In May 2012, this proposal was discussed and accepted at the RBFO Annual Board Meeting held in Kaysville, Utah. In June 2012 the construction of his new historical memorial was awarded to the "Botts" Bountiful Memorial Art Company in Bountiful, Utah. On 28 July 2012, this historical memorial was placed within the fenced gravesite of Thomas and Jane Brough in Porterville, Utah, as shown in the following photos:
The Scottish Ancestry of Jean (Jane) Paterson
The ancestry of Jean (Jane) Paterson (1830-1903) goes back to the 1600's in Stirling, Stirlingshire, Scotland.

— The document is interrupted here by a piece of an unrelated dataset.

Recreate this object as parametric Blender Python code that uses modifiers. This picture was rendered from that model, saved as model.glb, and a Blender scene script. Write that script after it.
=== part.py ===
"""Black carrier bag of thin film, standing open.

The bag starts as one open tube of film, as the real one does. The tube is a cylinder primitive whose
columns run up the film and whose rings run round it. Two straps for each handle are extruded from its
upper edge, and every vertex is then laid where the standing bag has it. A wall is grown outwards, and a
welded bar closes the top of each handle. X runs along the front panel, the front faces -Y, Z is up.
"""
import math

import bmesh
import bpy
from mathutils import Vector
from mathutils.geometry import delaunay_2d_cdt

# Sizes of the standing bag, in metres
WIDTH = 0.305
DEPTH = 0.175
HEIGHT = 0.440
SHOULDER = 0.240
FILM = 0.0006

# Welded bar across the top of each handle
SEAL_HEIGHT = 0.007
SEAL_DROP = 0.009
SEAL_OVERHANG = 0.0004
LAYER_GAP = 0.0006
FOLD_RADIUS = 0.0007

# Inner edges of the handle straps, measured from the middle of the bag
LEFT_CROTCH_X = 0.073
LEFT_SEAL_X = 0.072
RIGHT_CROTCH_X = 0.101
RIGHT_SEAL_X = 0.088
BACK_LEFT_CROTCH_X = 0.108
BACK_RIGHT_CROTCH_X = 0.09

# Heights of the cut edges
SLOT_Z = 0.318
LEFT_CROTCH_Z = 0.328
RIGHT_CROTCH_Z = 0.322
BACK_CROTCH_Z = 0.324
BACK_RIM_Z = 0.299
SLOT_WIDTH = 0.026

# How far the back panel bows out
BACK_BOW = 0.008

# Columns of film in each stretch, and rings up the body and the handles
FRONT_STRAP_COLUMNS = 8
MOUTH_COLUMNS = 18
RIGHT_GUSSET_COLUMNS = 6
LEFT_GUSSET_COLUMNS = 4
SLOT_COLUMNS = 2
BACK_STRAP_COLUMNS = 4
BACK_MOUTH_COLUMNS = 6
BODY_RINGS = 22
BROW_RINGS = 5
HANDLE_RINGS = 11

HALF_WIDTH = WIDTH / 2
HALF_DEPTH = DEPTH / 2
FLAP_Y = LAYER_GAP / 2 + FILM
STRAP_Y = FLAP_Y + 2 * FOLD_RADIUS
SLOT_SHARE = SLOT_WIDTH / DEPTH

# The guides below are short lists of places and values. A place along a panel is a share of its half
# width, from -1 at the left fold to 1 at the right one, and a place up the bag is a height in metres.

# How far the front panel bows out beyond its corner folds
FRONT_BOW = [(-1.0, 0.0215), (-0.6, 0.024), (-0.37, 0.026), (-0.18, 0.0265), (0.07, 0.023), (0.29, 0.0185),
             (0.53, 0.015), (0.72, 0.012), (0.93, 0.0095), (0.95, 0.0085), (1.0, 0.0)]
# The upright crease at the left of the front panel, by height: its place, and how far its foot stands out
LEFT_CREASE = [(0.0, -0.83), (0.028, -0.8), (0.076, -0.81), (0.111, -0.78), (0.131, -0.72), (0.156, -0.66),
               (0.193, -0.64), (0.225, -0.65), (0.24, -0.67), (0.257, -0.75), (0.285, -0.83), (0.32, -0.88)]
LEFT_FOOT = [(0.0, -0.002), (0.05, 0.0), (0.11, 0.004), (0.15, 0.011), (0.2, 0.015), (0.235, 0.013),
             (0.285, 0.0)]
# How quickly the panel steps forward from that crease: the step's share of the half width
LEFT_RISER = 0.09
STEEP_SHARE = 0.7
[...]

Jane Paterson's great-grandfather, William Paterson, was christened in 1721 at Saint Ninians church in Stirling. The church of Saint Ninians was destroyed by warfare in 1746, but its tall church tower (and belfry) survived. Today the tower of Saint Ninians and historic Stirling Castle are important landmarks in the area.

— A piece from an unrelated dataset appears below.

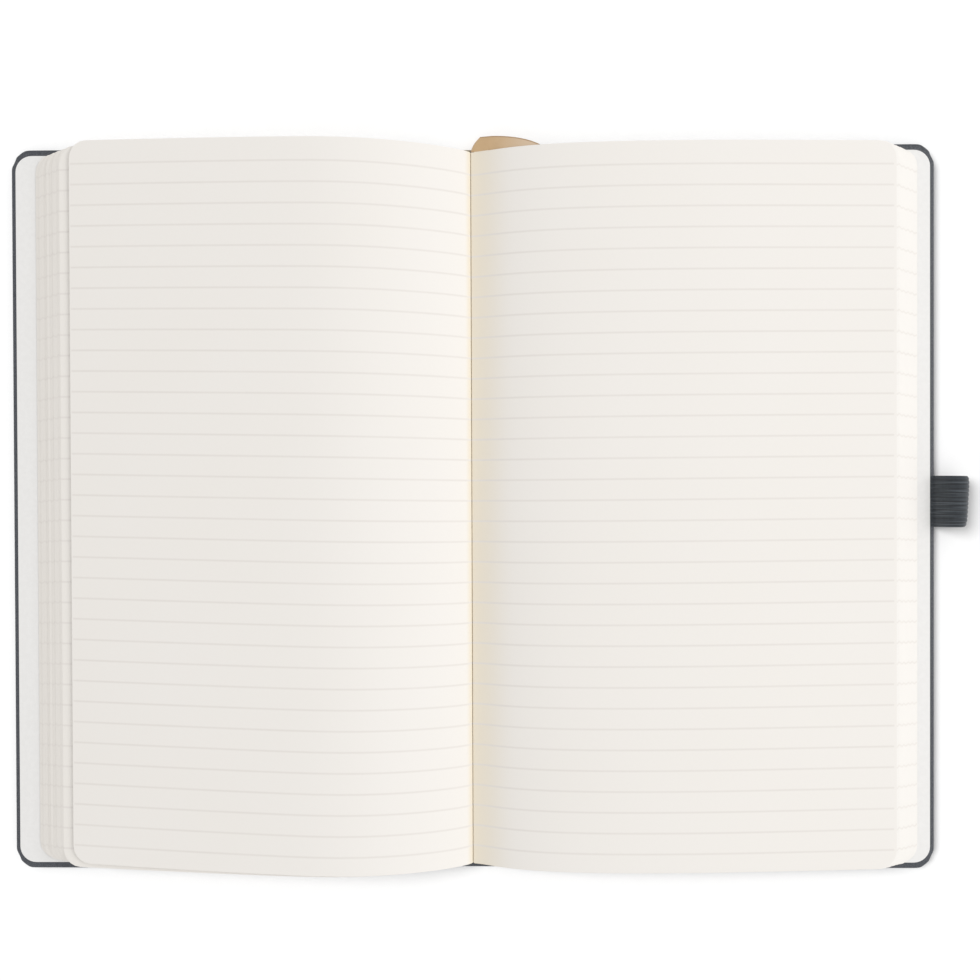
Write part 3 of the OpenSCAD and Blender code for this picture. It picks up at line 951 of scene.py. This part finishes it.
def elastic():
    material, tree, shader, _ = new_finish(
        "elastic", 0.7, Specular_IOR_Level=0.3, Sheen_Weight=0.25, Sheen_Roughness=0.6
    )
    place = add_node(tree, "ShaderNodeUVMap", uv_map="strip").outputs["UV"]
    split = add_node(tree, "ShaderNodeSeparateXYZ", {0: place})
    across, along = split.outputs["X"], split.outputs["Y"]
    weft = calc(tree, "SINE", calc(tree, "MULTIPLY", along, 2 * math.pi / (0.42 * MM)))
    rib_turn = calc(tree, "MULTIPLY", across, math.pi * LOOP_RIBS / LOOP_W)
    out_of_groove_shade = calc(tree, "ABSOLUTE", calc(tree, "SINE", rib_turn))
    cloud = noise_at(tree, place, 1.2 * MM)
    yarn = blend_colours(tree, cloud, (0.020, 0.026, 0.033, 1), (0.040, 0.049, 0.058, 1))
    stretched = add_node(tree, "ShaderNodeMapping", {0: place, 3: (1.0, 0.03, 1.0)}).outputs[0]
    streak = fade(tree, noise_at(tree, stretched, 0.45 * MM, detail=1.0), 0.5, 0.75)
    yarn = blend_colours(tree, streak, yarn, (0.105, 0.120, 0.135, 1))
    # Painted shade: the grooves between the ridges are painted near black.
    colour = blend_colours(tree, fade(tree, out_of_groove_shade, 0.0, 0.5), (0.009, 0.011, 0.014, 1), yarn)
    tree.links.new(colour, shader.inputs["Base Color"])
    fuzz = noise_at(tree, place, 0.15 * MM, detail=3.0)
    height = calc(tree, "ADD", calc(tree, "MULTIPLY", weft, 0.5), fuzz)
    bump(tree, shader, height, 0.03 * MM, 0.6)
    return material


# %% The loop
NECK_Z = BOARD_TOP + SKIN - 0.9 * MM
TIP_X = COVER_HALF + 9.2 * MM - LOOP_THICK / 2
LOOP_LOW, LOOP_HIGH = 0.3 * MM + LOOP_THICK / 2, 8.7 * MM - LOOP_THICK / 2
TIP_Z = (LOOP_LOW + LOOP_HIGH) / 2
RIB_DEPTH = 0.2 * MM


def half_loop(start_z, extreme_z):
    """From the cover to the tip. Mid-curve is an eighth of each end and 3/8 of each handle's height."""
    pull = (extreme_z - (start_z + TIP_Z) / 8) / 0.75
    return interpolate_bezier(
        Vector((COVER_HALF, 0, start_z)),
        Vector((mix(COVER_HALF, TIP_X, 0.4), 0, pull)),
        Vector((TIP_X, 0, pull)),
        Vector((TIP_X, 0, TIP_Z)),
        22,
    )


upper_z, lower_z = COVER_TOP - 0.02 * MM - 0.5 * LOOP_THICK, NECK_Z - 0.5 * LOOP_THICK
tail_x = COVER_HALF - 3 * MM
loop_path = [Vector((tail_x, 0, upper_z))] + half_loop(upper_z, LOOP_HIGH)
loop_path += half_loop(lower_z, LOOP_LOW)[-2::-1] + [Vector((tail_x, 0, lower_z))]
loop_reached = lengths_along(loop_path)

# %% Ridges, and a tip that is shorter towards the tail
RIDGE_ROUND = 0.7
SHORT_AT_HEAD = 0.3 * MM
SHORT_AT_TAIL = 1.1 * MM
CORNER_ROUND = 0.6 * MM
TIP_NARROWER = 0.02

bm = flat_strip(loop_reached[-1], LOOP_W, 44, LOOP_RIBS * 6)
for vert in bm.verts:
    middle, ahead = along_path(loop_path, loop_reached, vert.co.x)
    out = Vector((-ahead.z, 0, ahead.x))
    y = vert.co.y
    ridge = abs(math.sin(math.pi * LOOP_RIBS * (y / LOOP_W + 0.5))) ** RIDGE_ROUND
    half_thick = LOOP_THICK / 2 - RIB_DEPTH * (1 - ridge)
    place = middle + out * half_thick * (2 * vert.co.z - 1)
    reach = max(0, (place.x - COVER_HALF) / (TIP_X - COVER_HALF))
    shorter = mix(SHORT_AT_HEAD, SHORT_AT_TAIL, 0.5 - y / LOOP_W)
    shorter += CORNER_ROUND * abs(2 * y / LOOP_W) ** 8
    vert.co = Vector((place.x - shorter * reach, y * (1 - TIP_NARROWER * reach) + LOOP_Y, place.z))
finish_piece(bm, "elastic_loop", "back_cover", elastic(), ["pen_loop"])

# %% [markdown]
# ## Floor, world and lamps
#
# The book lies on a plain pale floor, lit so that it comes out white, with the book's soft shadow on it.
# The main lamp stands to the right, so the pages are bright where they face right and a little darker
# where they slope to the left. It lights the book alone. A broad soft sun from the upper left lights
# only the floor, and gives the short shadow to the right of the book and below its tail.

# %% Floor
FLOOR_HALF = 3.0
FLOOR_Z = -0.02 * MM
FLOOR_COLOUR = (0.76, 0.76, 0.76, 1)

floor_mesh = bpy.data.meshes.new("floor")
bm = bmesh.new()
bmesh.ops.create_grid(bm, x_segments=1, y_segments=1, size=FLOOR_HALF)
bmesh.ops.translate(bm, vec=(0, 0, FLOOR_Z), verts=bm.verts)
bm.to_mesh(floor_mesh)
bm.free()
floor = bpy.data.objects.new("floor", floor_mesh)
bpy.context.scene.collection.objects.link(floor)

floor_finish, _, shader, _ = new_finish("white_floor", 0.9, Specular_IOR_Level=0.1)
shader.inputs["Base Color"].default_value = FLOOR_COLOUR
floor_mesh.materials.append(floor_finish)

# %% World
WORLD_LEVEL = 0.77

world = bpy.data.worlds.new("studio")
bpy.context.scene.world = world
world.use_nodes = True
tree = world.node_tree
rays = add_node(tree, "ShaderNodeLightPath")
straight = calc(tree, "MAXIMUM", rays.outputs["Is Camera Ray"], rays.outputs["Is Transmission Ray"])
level = add_node(tree, "ShaderNodeMapRange", {0: straight, 3: WORLD_LEVEL, 4: 1.0}).outputs[0]
tree.links.new(level, tree.nodes["Background"].inputs["Strength"])
tree.nodes["Background"].inputs["Color"].default_value = (1, 1, 1, 1)

# %% Lamps
LAMP_AWAY = 1.6


def add_lamp(kind, name, azimuth, elevation, power, **settings):
    """A lamp aimed at the book; azimuth 0 is to the right of it and 90 beyond its head."""
    lamp = bpy.data.objects.new(name, bpy.data.lights.new(name, kind))
    turn, lift = math.radians(azimuth), math.radians(elevation)
    away = Vector((math.cos(turn) * math.cos(lift), math.sin(turn) * math.cos(lift), math.sin(lift)))
    lamp.location = away * LAMP_AWAY
    lamp.rotation_euler = away.to_track_quat("Z", "Y").to_euler()
    lamp.data.energy = power
    for setting, value in settings.items():
        setattr(lamp.data, setting, value)
    bpy.context.scene.collection.objects.link(lamp)
    return lamp


key = add_lamp("AREA", "key", 8, 38, 8.6, size=0.7)
floor_sun = add_lamp("SUN", "floor_sun", 160, 51, 2.53, angle=math.radians(28))
for lamp, state in ((key, "EXCLUDE"), (floor_sun, "INCLUDE")):
    lit = bpy.data.collections.new(lamp.name + "_lights")
    lit.objects.link(floor)
    lit.collection_objects[0].light_linking.link_state = state
    lamp.light_linking.receiver_collection = lit
bpy.context.scene.view_settings.view_transform = "Standard"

The Scottish ancestry of Jean (Jane) Paterson is listed below:
Jean (Jane) Paterson, 1830-1903, born in Barony, Lanarkshire, Scotland
Married: Thomas Brough in 1851
George Paterson, 1796-1837, born in Barony, Lanarkshire, Scotland
Married: Jean Watson in 1823
William Paterson, born in 1747 in Stirling, Stirlingshire, Scotland
Married: Marrion Cunningham in 1777
William Paterson, christened in 1721 at Saint Ninians, Stirling, Stirlingshire, Scotland
Married: Helen Tillock in about 1744
William Paterson, christened in 1682 at Saint Ninians, Stirling, Stirlingshire, Scotland
Married: Margaret Thomson in 1712
Robert Paterson, born about 1654/1657, of Saint Ninians, Stirling, Stirlingshire, Scotland
Married Marjorie Johnston in about 1678
Robert Paterson, born about 1625, of Saint Ninians, Stirling, Stirlingshire, Scotland
Married: Jonat Anderson in about 1650
Interestingly, in 1710, a John Paterson married a Susanna Brugh (Brough) in Auchterarder, Perthshire. This couple had seven children--three of whom were christened in Stirling between 1718 and 1724. The BFO is currently conducting research into the ancestry of this couple.